→ WORK TO COMPLETE:
Identify the line in which "Metres, right-handed frame;" appears, then reproduce that line and all remaining lines of the records word for word.

→ DATA FOR PROCESSING:
☆ ☆ ☆ ☆ ☆

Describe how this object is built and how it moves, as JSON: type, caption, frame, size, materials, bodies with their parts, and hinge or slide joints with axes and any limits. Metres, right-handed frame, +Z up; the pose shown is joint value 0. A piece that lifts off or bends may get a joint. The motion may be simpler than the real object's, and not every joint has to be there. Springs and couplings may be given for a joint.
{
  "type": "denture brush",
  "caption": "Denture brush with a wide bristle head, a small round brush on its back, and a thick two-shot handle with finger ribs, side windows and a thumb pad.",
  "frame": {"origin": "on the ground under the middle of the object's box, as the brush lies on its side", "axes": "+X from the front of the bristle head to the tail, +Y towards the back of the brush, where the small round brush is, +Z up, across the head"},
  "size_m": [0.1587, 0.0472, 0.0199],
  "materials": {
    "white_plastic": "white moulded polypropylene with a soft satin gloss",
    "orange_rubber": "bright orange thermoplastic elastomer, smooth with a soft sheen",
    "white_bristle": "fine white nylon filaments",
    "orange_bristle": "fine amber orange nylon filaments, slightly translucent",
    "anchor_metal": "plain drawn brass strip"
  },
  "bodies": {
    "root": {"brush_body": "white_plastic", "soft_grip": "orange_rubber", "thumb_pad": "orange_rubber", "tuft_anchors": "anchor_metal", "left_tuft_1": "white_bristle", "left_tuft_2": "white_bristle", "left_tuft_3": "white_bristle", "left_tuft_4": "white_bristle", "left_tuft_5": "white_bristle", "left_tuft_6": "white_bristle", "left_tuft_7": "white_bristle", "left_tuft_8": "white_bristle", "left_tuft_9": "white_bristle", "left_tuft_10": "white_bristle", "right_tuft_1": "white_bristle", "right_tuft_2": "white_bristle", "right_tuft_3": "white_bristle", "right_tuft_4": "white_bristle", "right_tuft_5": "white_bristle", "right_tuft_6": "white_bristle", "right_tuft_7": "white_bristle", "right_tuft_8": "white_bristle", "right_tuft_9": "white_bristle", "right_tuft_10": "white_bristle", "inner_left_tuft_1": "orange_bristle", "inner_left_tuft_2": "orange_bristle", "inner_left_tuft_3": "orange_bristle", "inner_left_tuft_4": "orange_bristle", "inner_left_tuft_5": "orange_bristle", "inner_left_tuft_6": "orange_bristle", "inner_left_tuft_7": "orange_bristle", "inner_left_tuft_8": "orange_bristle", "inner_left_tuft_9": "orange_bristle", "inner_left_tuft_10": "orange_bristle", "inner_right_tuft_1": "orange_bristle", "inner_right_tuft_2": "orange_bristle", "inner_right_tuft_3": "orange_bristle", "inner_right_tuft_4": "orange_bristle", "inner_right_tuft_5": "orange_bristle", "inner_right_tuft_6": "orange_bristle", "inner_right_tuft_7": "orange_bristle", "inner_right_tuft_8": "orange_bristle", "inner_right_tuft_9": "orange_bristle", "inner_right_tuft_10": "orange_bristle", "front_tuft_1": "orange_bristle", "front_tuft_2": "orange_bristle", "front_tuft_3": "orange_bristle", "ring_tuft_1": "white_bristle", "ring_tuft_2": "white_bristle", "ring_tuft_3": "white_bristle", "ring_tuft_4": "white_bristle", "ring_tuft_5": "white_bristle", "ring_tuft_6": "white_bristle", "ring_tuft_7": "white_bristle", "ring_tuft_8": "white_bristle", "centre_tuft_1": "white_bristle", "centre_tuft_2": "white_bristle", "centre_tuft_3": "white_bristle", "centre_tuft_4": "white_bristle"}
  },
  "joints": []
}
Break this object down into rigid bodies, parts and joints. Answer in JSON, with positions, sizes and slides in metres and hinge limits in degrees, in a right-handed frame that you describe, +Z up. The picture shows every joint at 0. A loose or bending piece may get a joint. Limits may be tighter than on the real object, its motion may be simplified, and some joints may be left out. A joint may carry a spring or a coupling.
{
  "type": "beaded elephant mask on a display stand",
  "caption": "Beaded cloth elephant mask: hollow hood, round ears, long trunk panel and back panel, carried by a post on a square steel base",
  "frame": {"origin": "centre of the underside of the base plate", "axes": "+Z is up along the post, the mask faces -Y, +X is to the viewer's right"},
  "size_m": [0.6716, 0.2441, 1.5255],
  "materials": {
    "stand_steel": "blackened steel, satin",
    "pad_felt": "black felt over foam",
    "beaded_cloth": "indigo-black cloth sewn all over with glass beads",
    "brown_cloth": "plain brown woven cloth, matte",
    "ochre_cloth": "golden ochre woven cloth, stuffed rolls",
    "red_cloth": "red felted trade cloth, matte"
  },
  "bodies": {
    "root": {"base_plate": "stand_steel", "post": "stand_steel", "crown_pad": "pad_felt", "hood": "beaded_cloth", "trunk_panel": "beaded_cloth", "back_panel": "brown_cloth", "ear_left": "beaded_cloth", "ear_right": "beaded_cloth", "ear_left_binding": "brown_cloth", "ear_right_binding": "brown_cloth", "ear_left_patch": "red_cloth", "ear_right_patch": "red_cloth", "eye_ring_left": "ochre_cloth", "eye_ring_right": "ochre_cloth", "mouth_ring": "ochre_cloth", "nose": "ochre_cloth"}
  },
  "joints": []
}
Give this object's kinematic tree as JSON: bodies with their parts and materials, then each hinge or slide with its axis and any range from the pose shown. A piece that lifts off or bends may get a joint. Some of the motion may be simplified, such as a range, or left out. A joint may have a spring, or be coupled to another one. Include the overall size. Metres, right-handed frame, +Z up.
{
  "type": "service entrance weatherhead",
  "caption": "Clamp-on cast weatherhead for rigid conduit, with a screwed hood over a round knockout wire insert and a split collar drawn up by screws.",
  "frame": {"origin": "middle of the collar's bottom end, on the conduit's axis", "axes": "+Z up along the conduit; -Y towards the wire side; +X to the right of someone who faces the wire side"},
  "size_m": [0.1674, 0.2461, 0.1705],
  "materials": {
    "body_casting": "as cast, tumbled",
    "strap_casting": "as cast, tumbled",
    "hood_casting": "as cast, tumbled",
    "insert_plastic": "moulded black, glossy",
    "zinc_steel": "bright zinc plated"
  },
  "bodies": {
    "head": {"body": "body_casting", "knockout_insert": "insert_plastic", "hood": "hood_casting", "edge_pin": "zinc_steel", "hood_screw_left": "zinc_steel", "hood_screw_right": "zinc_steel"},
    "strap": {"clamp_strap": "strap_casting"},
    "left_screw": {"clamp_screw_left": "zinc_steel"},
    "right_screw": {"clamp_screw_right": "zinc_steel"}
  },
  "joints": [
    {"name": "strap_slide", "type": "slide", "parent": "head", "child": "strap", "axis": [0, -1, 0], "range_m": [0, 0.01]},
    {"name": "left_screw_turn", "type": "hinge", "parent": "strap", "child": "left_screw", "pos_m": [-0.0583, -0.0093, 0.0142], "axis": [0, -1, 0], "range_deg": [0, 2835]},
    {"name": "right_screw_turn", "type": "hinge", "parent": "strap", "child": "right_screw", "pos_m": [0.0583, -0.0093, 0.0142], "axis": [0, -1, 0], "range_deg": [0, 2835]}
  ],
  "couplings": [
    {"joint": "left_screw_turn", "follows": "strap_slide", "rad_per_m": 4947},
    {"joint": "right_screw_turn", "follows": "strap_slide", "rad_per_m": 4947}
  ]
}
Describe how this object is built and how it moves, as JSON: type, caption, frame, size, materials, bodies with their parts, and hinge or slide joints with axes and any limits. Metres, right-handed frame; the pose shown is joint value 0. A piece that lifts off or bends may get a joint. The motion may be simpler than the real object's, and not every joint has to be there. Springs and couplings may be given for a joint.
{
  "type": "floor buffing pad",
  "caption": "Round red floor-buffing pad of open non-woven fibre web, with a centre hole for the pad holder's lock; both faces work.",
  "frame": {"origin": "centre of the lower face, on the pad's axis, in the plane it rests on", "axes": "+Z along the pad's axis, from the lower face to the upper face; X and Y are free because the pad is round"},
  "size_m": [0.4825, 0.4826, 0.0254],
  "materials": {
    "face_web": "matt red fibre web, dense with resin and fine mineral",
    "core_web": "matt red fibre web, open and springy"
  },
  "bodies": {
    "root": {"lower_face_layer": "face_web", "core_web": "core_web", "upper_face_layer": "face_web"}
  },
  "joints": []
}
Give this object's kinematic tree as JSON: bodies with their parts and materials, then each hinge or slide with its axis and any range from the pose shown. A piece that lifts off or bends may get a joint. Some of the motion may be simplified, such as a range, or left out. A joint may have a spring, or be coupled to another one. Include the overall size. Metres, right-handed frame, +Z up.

☆ ☆ ☆ ☆ ☆

→ RESULT OF THIS EXERCISE:
Describe how this object is built and how it moves, as JSON: type, caption, frame, size, materials, bodies with their parts, and hinge or slide joints with axes and any limits. Metres, right-handed frame; the pose shown is joint value 0. A piece that lifts off or bends may get a joint. The motion may be simpler than the real object's, and not every joint has to be there. Springs and couplings may be given for a joint.
{
  "type": "floor buffing pad",
  "caption": "Round red floor-buffing pad of open non-woven fibre web, with a centre hole for the pad holder's lock; both faces work.",
  "frame": {"origin": "centre of the lower face, on the pad's axis, in the plane it rests on", "axes": "+Z along the pad's axis, from the lower face to the upper face; X and Y are free because the pad is round"},
  "size_m": [0.4825, 0.4826, 0.0254],
  "materials": {
    "face_web": "matt red fibre web, dense with resin and fine mineral",
    "core_web": "matt red fibre web, open and springy"
  },
  "bodies": {
    "root": {"lower_face_layer": "face_web", "core_web": "core_web", "upper_face_layer": "face_web"}
  },
  "joints": []
}
Give this object's kinematic tree as JSON: bodies with their parts and materials, then each hinge or slide with its axis and any range from the pose shown. A piece that lifts off or bends may get a joint. Some of the motion may be simplified, such as a range, or left out. A joint may have a spring, or be coupled to another one. Include the overall size. Metres, right-handed frame, +Z up.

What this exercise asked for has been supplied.